Monday, June 09, 2008

Ottawa Is The Cheapest City

When housing investors point to different cities in Canada, they each have a reason why investing there is a practical move. Toronto is Canada’s financial capital, Vancouver is one of the most beautiful cities in North America and has the upcoming Olympics, Calgary and Edmonton are flush in oil money and Montreal has culture, sophistication and one of the highest living satisfaction poll numbers anywhere. Left out of this discussion, in many cases, is Canada’s political capital, Ottawa. What is so redeeming about investing in this, one of Canada’s smallest cities? The answer is price and potential!

According to just-released numbers, Ottawa is the cheapest city of its size to live in in all of Canada. Only Quebec City ranked higher, but Ottawa was number one as far as major Canadian cities went. And even though housing prices are up sharply in Ottawa over the last five years, they still pale in comparison when held up against Toronto or Vancouver. What does this mean for the average real estate investor? It means that there is still a huge opportunity to invest in this beautiful city before prices rise further and the secret of this wonderful place gets out.

So, why Ottawa?
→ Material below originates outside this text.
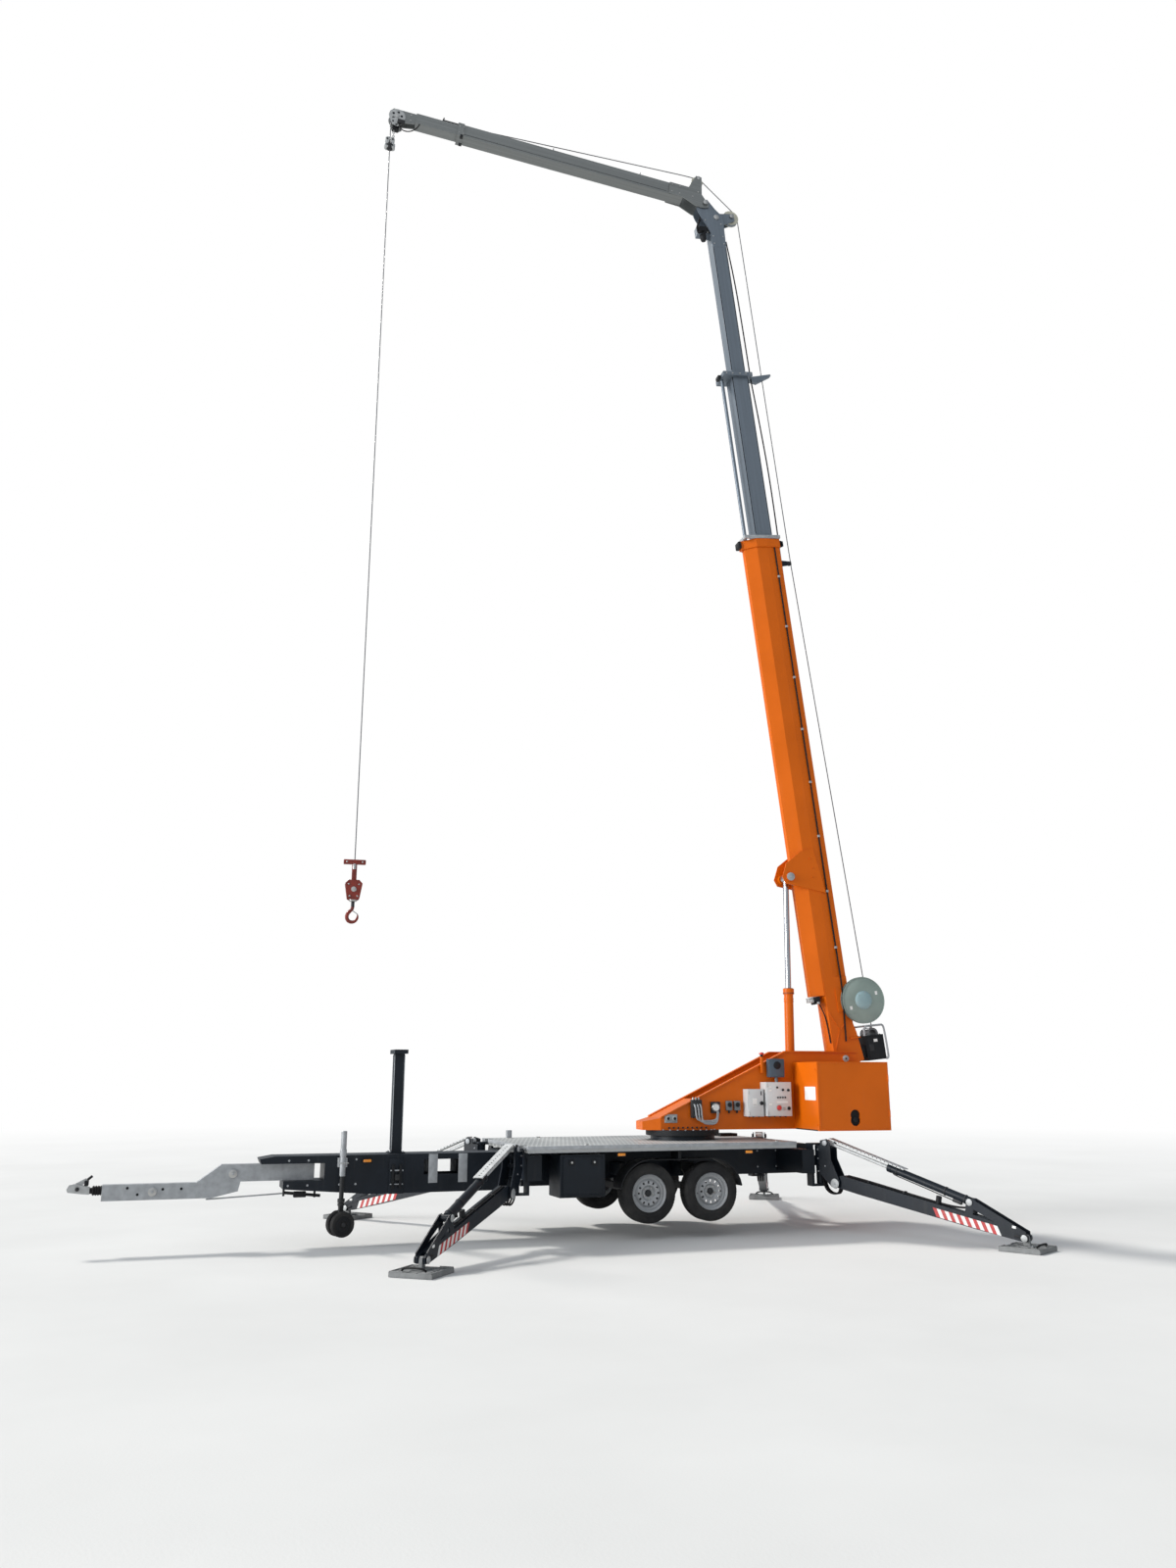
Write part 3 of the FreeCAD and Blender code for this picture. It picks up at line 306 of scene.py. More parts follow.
def noise(tree, vector, scale, detail=4.0, rough=0.55):
    node = tree.nodes.new("ShaderNodeTexNoise")
    node.inputs["Scale"].default_value = scale
    node.inputs["Detail"].default_value = detail
    node.inputs["Roughness"].default_value = rough
    tree.links.new(vector, node.inputs["Vector"])
    return node.outputs["Fac"]


def span(tree, value, low, high, out_low=0.0, out_high=1.0):
    node = tree.nodes.new("ShaderNodeMapRange")
    for key, number in (("From Min", low), ("From Max", high), ("To Min", out_low), ("To Max", out_high)):
        node.inputs[key].default_value = number
    tree.links.new(value, node.inputs["Value"])
    return node.outputs["Result"]


def blended(tree, share, first, second):
    node = tree.nodes.new("ShaderNodeMix")
    node.data_type = "RGBA"
    tree.links.new(share, node.inputs["Factor"])
    for key, colour in (("A", first), ("B", second)):
        socket = [s for s in node.inputs if s.name == key and s.type == "RGBA"][0]
        if isinstance(colour, bpy.types.NodeSocket):
            tree.links.new(colour, socket)
        else:
            socket.default_value = (*colour, 1)
    return [s for s in node.outputs if s.type == "RGBA"][0]


def bumped(tree, shader, height, distance, strength=1.0, under=None):
    node = tree.nodes.new("ShaderNodeBump")
    node.inputs["Strength"].default_value = strength
    node.inputs["Distance"].default_value = distance
    tree.links.new(height, node.inputs["Height"])
    if under is not None:
        tree.links.new(under, node.inputs["Normal"])
    tree.links.new(node.outputs["Normal"], shader.inputs["Normal"])
    return node.outputs["Normal"]


def tone(colour, k):
    return tuple(min(1.0, c * k) for c in colour)


def surface(name, colour, rough, metal=0.0, vary=0.12, patch=2.5, grain=220.0, bump=0.0003, dust=None,
            streak=None, coat=0.0, shine=0.5, grid=None, stretch=(1, 1, 1)):
    """General finish: patchy tone, dust that runs down, gloss that varies and a fine grain."""
    mat, tree, shader, obj = sheet_of_nodes(name)
    base = mapped(tree, obj, stretch, grid)
    broad = noise(tree, base, patch, 5)
    colour_out = blended(tree, span(tree, broad, 0.32, 0.68), tone(colour, 1 - vary), tone(colour, 1 + vary))
    if dust:
        runs = noise(tree, mapped(tree, obj, (7, 7, 0.7)), 1.6, 6, 0.65)
        colour_out = blended(tree, span(tree, runs, 0.56, 0.86, 0, dust[3]), colour_out, dust[:3])
    if streak:
        lines = noise(tree, mapped(tree, obj, streak, grid), 1.0, 3, 0.7)
        colour_out = blended(tree, span(tree, lines, 0.35, 0.7, 0, 0.55), colour_out, tone(colour, 0.62))
        bumped(tree, shader, lines, bump * 0.6)
    tree.links.new(colour_out, shader.inputs["Base Color"])
    fine = noise(tree, obj, grain, 3)
    tree.links.new(span(tree, broad, 0.3, 0.7, rough * 0.82, min(1.0, rough * 1.2)), shader.inputs["Roughness"])
    if not streak:
        bumped(tree, shader, fine, bump)
    shader.inputs["Metallic"].default_value = metal
    shader.inputs["Specular IOR Level"].default_value = shine
    shader.inputs["Coat Weight"].default_value = coat
    shader.inputs["Coat Roughness"].default_value = 0.12
    MAT[name] = mat
    return mat


def tread_plate(name, colour):
    """Aluminium plate with crossed raised bars, worn pale on their tops."""
    mat, tree, shader, obj = sheet_of_nodes(name)
    bars = []
    for turn in (45, -45):
        node = tree.nodes.new("ShaderNodeMapping")
        node.inputs["Rotation"].default_value = (0, 0, radians(turn))
        node.inputs["Scale"].default_value = (28, 9, 1)
        tree.links.new(obj, node.inputs["Vector"])
        cell = tree.nodes.new("ShaderNodeTexVoronoi")
        cell.inputs["Scale"].default_value = 1.0
        cell.inputs["Randomness"].default_value = 0.0
        tree.links.new(node.outputs["Vector"], cell.inputs["Vector"])
        bars.append(span(tree, cell.outputs["Distance"], 0.16, 0.3, 1, 0))
    top = tree.nodes.new("ShaderNodeMath")
    top.operation = "MAXIMUM"
    for k in (0, 1):
        tree.links.new(bars[k], top.inputs[k])
    broad = noise(tree, obj, 1.7, 6)
    ground = blended(tree, span(tree, broad, 0.35, 0.7), tone(colour, 0.72), colour)
    out = blended(tree, top.outputs[0], ground, tone(colour, 1.25))
    tree.links.new(out, shader.inputs["Base Color"])
    tree.links.new(span(tree, broad, 0.3, 0.7, 0.38, 0.62), shader.inputs["Roughness"])
    shader.inputs["Metallic"].default_value = 0.75
    bumped(tree, shader, top.outputs[0], 0.0016)
    MAT[name] = mat


def tyre_rubber(name, colour):
    """Matt rubber with road dust."""
    mat, tree, shader, obj = sheet_of_nodes(name)
    broad = noise(tree, obj, 6, 6)
    fine = noise(tree, obj, 260, 4)
    out = blended(tree, span(tree, broad, 0.4, 0.75), colour, (0.030, 0.029, 0.027))
    tree.links.new(out, shader.inputs["Base Color"])
    tree.links.new(span(tree, fine, 0.3, 0.7, 0.72, 0.92), shader.inputs["Roughness"])
    bumped(tree, shader, fine, 0.0006)
    MAT[name] = mat


def clear_plastic(name, colour, alpha):
    mat, tree, shader, obj = sheet_of_nodes(name)
    broad = noise(tree, obj, 9, 4)
    out = blended(tree, span(tree, broad, 0.3, 0.7), tone(colour, 0.85), colour)
    tree.links.new(out, shader.inputs["Base Color"])
    tree.links.new(span(tree, broad, 0.3, 0.7, 0.25, 0.45), shader.inputs["Roughness"])
    shader.inputs["Transmission Weight"].default_value = alpha
    shader.inputs["IOR"].default_value = 1.2
    bumped(tree, shader, noise(tree, obj, 120, 3), 0.0003)
    MAT[name] = mat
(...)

Looking on the map, Ottawa is snugly tucked between both Montreal and Toronto, which has made it a popular choice for those needing to do business in both cities on a frequent basis. The home of Canada’s government boasts a metro population of just over a million people, and it is growing rapidly as more and more people realize the appeal of this "flyover" city. 2006 was truly a record year for home sales in Ottawa. It was one of several cities in Canada, including Montreal, Calgary and Edmonton, to break home sales records in 2006. The question is, of course, will this trend continue into 2007 and beyond.

Ottawa’s housing prices have been on the rise since the late 1990’s. During that time, the average home price was just around $125,000-$130,000. But a meteoric rise has gripped the city since then, with housing prices jumping to approximately $225,000 by January of 2004, but it is the rise since that point that has many people skittish about the future of home prices and investment in Ottawa. In the first half of 2005 alone, housing prices jumped from approximately $230,000 to $265,000 in only six months. To say that this growth is unprecedented in a city like Ottawa would be an understatement. Now, experts are trying to figure out if this jump was merely a self correction that put Ottawa back on pace with the rest of Canada (and remember, even with this growth, Ottawa is still the cheapest metropolitan city in Canada) or has rising prices signals a genuine housing "bubble" in the nation’s capital.
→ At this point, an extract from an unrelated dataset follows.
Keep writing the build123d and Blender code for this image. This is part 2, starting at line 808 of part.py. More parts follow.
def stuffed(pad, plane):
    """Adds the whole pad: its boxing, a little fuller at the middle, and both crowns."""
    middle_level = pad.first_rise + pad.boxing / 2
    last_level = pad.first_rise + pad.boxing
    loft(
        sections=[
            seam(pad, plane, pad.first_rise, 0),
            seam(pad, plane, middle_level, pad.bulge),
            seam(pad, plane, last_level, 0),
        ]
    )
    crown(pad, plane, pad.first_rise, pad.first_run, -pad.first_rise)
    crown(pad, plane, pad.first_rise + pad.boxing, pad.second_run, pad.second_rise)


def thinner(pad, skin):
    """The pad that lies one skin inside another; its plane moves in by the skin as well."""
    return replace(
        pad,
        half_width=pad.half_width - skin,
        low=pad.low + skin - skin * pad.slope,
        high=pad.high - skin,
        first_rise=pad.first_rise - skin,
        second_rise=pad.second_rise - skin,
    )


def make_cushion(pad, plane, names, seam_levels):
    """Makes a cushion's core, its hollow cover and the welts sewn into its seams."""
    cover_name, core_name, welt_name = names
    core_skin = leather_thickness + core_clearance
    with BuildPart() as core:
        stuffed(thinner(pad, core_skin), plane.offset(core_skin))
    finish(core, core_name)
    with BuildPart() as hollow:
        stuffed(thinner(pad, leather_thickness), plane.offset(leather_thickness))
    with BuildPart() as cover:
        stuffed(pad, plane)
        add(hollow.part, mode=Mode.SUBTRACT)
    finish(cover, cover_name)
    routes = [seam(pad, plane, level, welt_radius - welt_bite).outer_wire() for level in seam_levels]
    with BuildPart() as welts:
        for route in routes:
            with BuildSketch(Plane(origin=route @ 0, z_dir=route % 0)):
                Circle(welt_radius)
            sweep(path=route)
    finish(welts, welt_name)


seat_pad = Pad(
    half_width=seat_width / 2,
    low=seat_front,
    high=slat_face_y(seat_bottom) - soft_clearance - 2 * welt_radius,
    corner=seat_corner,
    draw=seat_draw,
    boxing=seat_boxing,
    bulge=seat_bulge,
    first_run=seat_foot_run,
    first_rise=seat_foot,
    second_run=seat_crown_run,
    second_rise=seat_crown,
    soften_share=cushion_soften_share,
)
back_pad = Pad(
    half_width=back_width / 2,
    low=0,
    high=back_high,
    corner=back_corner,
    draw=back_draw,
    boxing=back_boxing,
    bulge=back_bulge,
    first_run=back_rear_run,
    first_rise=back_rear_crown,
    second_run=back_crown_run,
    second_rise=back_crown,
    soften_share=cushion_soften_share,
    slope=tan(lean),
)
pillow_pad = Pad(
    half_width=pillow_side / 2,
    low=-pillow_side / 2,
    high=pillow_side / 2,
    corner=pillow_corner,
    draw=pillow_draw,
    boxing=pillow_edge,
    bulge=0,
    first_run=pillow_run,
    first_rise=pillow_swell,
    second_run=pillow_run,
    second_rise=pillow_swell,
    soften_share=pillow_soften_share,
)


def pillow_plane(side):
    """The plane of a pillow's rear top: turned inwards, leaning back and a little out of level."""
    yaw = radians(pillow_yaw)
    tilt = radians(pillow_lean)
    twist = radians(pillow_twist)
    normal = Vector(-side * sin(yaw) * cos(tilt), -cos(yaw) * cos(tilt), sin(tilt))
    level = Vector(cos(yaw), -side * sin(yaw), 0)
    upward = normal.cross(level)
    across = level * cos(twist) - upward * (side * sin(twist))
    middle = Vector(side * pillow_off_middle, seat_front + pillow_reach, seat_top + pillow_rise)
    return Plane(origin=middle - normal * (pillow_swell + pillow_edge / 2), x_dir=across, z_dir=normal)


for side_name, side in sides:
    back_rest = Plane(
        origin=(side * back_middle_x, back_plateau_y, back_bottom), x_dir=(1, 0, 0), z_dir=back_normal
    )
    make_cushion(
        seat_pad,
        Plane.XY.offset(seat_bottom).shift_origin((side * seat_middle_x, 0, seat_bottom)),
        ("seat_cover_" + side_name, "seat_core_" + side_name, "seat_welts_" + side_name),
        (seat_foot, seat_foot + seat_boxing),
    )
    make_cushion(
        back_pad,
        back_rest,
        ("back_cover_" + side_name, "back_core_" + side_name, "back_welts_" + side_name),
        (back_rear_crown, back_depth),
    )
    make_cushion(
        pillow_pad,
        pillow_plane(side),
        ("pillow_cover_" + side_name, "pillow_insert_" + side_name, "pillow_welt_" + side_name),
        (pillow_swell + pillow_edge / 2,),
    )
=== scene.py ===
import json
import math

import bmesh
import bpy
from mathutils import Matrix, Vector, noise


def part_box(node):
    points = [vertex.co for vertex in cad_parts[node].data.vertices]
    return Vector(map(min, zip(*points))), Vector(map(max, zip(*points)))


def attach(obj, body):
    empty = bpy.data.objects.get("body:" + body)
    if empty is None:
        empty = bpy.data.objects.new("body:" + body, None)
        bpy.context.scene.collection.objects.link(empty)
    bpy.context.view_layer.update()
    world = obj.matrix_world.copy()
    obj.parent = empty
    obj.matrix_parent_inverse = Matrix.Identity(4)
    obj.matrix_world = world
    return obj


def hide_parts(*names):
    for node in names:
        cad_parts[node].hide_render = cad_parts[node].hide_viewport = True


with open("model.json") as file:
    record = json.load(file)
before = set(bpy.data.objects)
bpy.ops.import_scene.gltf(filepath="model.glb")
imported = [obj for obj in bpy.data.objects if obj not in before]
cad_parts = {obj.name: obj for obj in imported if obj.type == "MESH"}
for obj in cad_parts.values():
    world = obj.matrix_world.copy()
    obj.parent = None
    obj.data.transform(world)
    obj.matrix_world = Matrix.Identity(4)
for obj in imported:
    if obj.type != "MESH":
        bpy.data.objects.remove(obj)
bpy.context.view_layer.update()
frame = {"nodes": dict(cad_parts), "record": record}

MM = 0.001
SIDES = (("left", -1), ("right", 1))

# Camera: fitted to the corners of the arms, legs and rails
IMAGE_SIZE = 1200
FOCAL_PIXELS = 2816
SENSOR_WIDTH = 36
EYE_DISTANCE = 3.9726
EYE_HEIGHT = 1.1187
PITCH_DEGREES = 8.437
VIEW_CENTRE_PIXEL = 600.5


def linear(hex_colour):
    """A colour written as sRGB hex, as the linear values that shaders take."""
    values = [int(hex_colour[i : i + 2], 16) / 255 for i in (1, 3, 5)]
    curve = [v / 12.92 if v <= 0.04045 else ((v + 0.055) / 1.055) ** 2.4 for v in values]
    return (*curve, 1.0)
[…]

Home sales in Ottawa did not meet the national average, but they were still up much higher in 2006 then most experts believed. Sales rose in Ottawa almost 14% over 2005’s blistering pace, while home sales nationally climbed a tad under 18%. Critics of the bubble theory point to the fact that interest rates in Ottawa have remained low and unaffected by a perceived artificial housing bubble. The longer that this housing rise continues, the more and more it looks like is a natural market correction that got Ottawa on the same page with the rest of Canada than a bubble that will burst any time soon.

Predictions for the rest of 2007 are, as usual, all across the board for Canada’s capital. But since there has been very little in the way of concrete evidence of a bubble collapse anytime soon, the smart money is on continued growth in Ottawa for the foreseeable future, which makes this city a fantastic place to invest now and into the future.


Anonymous Anonymous said...

"Ottawa is snugly tucked between both Montreal and Toronto". Funny that one of the most often quoted benefits of living in Ottawa are the fact that it's relatively close to two other major cities. So, in other words, Ottawa is not a bad place to be if you can't spend the majority of your time in Montreal or Toronto. I'm often at a loss when it comes to citing the positive aspects of living in Ottawa, and your post did nothing to help that cause. I know Ottawa is 2nd or 3rd in the national rankings for most freezing rain in the winter, and is also highly ranked for disgustingly hot, humid weather in the summer. What else comes to mind? Land transfer taxes are great, provincial sales tax is great, lack of decent public transit is great, lack of dedicated paved bike paths is great, lack of decent restaurants is great, and the many tiny, congested, pot-hole filled roads are great. In summary I find Ottawa to be a rather sub-standard "city" to live in. I've lived here 5 years and still can't wait to move back West.

I do appreciate your posts on how ridiculous the greenbelt is though, I fully agree with that.